*Dataset content*:
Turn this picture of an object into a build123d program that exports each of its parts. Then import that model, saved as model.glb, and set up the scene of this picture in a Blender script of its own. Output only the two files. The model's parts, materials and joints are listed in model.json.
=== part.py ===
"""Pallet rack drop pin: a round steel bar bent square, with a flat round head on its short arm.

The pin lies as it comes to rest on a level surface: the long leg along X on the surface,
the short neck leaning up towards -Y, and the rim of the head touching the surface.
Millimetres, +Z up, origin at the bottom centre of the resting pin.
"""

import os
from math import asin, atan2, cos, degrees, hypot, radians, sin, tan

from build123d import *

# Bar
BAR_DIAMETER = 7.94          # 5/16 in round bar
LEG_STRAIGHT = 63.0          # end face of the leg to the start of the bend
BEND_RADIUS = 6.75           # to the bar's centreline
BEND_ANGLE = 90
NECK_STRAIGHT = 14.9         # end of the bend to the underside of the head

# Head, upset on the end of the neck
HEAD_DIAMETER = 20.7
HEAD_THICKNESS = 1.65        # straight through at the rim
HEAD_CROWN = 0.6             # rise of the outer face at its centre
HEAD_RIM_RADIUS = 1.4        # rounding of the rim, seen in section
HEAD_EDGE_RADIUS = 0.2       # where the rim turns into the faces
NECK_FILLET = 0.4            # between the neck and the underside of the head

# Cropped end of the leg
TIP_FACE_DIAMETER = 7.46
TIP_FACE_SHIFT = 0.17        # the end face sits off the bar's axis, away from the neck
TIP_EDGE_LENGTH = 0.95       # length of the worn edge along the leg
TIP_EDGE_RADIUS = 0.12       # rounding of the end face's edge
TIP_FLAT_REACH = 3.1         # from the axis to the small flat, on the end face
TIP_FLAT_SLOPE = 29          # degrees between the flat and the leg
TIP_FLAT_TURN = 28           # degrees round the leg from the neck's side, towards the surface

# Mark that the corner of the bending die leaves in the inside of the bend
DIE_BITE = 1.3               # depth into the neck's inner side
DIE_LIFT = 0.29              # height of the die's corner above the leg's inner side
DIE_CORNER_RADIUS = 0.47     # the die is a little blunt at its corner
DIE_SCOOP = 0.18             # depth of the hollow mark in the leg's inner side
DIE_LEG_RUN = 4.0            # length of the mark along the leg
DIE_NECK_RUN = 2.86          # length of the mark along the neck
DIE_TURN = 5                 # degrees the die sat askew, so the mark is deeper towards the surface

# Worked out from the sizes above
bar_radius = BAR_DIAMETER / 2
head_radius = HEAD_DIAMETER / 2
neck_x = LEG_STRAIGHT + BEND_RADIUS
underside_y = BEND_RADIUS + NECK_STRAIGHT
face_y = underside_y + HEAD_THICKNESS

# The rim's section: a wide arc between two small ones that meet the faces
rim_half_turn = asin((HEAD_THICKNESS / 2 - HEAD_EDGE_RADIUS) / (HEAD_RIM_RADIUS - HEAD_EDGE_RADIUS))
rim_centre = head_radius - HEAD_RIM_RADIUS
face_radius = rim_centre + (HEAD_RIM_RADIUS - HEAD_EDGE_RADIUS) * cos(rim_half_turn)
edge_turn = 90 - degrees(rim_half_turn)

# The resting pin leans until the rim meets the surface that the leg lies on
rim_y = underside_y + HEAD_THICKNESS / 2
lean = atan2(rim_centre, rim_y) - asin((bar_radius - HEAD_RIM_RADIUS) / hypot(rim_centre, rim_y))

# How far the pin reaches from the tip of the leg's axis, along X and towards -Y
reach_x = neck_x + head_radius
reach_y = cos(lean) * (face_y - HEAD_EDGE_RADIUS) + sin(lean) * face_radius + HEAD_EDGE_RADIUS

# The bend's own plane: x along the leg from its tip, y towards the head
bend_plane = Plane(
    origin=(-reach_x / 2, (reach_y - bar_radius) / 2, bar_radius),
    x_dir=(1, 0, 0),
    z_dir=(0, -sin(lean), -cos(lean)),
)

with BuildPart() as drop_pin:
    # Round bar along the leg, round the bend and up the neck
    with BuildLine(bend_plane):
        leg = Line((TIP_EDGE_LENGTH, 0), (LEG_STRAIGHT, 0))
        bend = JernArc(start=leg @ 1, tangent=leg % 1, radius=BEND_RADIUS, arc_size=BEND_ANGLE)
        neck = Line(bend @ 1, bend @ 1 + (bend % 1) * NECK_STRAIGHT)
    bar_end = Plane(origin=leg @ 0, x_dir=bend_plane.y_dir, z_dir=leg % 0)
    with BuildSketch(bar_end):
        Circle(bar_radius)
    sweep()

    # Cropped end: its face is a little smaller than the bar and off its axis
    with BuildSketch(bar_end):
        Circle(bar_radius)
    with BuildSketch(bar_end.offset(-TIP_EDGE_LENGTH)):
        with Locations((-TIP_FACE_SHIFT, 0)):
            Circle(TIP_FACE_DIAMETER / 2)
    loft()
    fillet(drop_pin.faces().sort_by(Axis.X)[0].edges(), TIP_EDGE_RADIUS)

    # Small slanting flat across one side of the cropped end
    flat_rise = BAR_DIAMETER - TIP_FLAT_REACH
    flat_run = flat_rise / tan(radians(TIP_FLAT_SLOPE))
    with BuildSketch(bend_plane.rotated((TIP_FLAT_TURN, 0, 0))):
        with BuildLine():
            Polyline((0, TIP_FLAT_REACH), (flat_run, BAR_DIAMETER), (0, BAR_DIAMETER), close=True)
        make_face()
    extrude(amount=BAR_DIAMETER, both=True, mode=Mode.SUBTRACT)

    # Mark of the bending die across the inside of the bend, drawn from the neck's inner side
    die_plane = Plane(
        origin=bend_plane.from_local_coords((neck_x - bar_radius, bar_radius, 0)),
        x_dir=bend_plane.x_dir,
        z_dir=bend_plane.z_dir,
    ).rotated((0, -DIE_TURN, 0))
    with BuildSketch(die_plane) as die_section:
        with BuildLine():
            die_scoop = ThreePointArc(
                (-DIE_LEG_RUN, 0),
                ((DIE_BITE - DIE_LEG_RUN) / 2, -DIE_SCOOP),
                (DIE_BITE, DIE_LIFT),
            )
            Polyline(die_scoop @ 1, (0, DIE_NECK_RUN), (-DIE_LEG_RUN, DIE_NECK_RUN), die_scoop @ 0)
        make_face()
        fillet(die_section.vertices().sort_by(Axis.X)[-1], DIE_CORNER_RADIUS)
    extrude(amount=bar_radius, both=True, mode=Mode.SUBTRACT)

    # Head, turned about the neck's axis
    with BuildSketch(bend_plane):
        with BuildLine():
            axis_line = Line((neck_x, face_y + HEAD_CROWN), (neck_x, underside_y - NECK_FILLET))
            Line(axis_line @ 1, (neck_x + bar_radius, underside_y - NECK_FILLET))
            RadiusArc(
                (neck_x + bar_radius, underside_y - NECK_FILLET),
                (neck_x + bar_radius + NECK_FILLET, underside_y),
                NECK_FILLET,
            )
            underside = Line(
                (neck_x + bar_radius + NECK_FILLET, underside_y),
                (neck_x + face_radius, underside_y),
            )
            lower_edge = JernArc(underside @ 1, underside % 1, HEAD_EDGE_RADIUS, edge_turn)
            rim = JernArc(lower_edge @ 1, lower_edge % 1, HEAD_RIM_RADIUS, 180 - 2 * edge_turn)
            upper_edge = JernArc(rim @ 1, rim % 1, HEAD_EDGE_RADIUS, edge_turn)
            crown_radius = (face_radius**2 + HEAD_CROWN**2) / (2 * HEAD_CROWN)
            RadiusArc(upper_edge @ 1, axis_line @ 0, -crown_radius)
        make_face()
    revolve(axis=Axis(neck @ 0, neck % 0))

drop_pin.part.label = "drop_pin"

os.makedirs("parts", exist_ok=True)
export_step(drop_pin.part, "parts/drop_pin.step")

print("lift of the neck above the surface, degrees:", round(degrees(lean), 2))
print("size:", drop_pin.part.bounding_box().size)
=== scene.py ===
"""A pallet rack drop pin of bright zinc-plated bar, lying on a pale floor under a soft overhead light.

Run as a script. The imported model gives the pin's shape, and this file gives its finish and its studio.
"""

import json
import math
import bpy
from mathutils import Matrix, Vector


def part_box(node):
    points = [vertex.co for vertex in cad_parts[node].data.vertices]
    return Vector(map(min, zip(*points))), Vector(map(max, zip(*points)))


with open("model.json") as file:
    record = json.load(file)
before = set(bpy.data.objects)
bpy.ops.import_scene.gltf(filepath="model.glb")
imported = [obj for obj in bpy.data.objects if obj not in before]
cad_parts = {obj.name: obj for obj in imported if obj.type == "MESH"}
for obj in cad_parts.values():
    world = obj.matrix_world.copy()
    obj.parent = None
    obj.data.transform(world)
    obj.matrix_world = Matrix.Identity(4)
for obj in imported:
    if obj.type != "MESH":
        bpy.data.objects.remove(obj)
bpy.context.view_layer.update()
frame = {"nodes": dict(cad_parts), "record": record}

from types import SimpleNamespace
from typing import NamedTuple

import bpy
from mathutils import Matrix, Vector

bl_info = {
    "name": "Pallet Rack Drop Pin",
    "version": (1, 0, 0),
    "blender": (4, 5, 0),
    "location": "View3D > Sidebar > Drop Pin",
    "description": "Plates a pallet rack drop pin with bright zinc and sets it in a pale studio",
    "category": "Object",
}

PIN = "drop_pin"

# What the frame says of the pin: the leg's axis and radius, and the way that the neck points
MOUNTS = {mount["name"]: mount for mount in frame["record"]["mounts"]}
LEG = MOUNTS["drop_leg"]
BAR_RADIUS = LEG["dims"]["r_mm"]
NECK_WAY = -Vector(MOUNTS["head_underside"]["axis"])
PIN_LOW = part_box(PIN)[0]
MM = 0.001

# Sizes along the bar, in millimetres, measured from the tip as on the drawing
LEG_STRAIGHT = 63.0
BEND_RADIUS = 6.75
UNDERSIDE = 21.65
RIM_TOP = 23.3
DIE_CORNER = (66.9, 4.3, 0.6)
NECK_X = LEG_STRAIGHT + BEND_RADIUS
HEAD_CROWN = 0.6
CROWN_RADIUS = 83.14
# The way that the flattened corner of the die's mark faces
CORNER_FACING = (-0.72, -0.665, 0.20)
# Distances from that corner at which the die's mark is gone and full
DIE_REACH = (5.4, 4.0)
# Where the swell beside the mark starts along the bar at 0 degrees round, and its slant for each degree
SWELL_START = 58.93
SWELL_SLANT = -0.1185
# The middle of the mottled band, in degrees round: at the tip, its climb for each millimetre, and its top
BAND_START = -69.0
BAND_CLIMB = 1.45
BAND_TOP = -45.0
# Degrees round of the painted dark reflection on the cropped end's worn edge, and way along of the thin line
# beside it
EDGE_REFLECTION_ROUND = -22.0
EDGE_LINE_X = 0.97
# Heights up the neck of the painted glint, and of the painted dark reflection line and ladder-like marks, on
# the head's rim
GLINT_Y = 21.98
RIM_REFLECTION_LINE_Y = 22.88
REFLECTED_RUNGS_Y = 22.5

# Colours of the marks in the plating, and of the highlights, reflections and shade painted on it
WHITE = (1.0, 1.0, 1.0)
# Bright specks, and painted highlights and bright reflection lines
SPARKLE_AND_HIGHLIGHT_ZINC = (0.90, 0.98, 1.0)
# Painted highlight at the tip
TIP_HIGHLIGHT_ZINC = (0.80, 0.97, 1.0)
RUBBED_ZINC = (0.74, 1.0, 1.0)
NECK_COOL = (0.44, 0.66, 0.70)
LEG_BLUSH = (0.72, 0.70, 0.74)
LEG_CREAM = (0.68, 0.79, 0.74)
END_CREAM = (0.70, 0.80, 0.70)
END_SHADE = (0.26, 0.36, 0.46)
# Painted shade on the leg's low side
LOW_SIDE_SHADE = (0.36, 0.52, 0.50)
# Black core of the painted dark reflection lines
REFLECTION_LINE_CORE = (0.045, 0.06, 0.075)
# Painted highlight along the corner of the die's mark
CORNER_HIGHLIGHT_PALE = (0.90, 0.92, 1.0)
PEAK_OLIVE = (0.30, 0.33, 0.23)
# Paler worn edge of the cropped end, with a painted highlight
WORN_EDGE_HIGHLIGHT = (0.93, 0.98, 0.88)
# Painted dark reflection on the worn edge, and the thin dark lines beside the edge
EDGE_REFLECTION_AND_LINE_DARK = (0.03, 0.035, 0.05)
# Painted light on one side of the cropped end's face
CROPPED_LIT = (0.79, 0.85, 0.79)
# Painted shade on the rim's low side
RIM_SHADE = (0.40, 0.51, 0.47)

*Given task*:
Copy out exactly the lines from the one containing "the neck above" to the one containing "obj.parent = None", both ends inclusive.

*Task result*:
print("lift of the neck above the surface, degrees:", round(degrees(lean), 2))
print("size:", drop_pin.part.bounding_box().size)
=== scene.py ===
"""A pallet rack drop pin of bright zinc-plated bar, lying on a pale floor under a soft overhead light.

Run as a script. The imported model gives the pin's shape, and this file gives its finish and its studio.
"""

import json
import math
import bpy
from mathutils import Matrix, Vector


def part_box(node):
    points = [vertex.co for vertex in cad_parts[node].data.vertices]
    return Vector(map(min, zip(*points))), Vector(map(max, zip(*points)))


with open("model.json") as file:
    record = json.load(file)
before = set(bpy.data.objects)
bpy.ops.import_scene.gltf(filepath="model.glb")
imported = [obj for obj in bpy.data.objects if obj not in before]
cad_parts = {obj.name: obj for obj in imported if obj.type == "MESH"}
for obj in cad_parts.values():
    world = obj.matrix_world.copy()
    obj.parent = None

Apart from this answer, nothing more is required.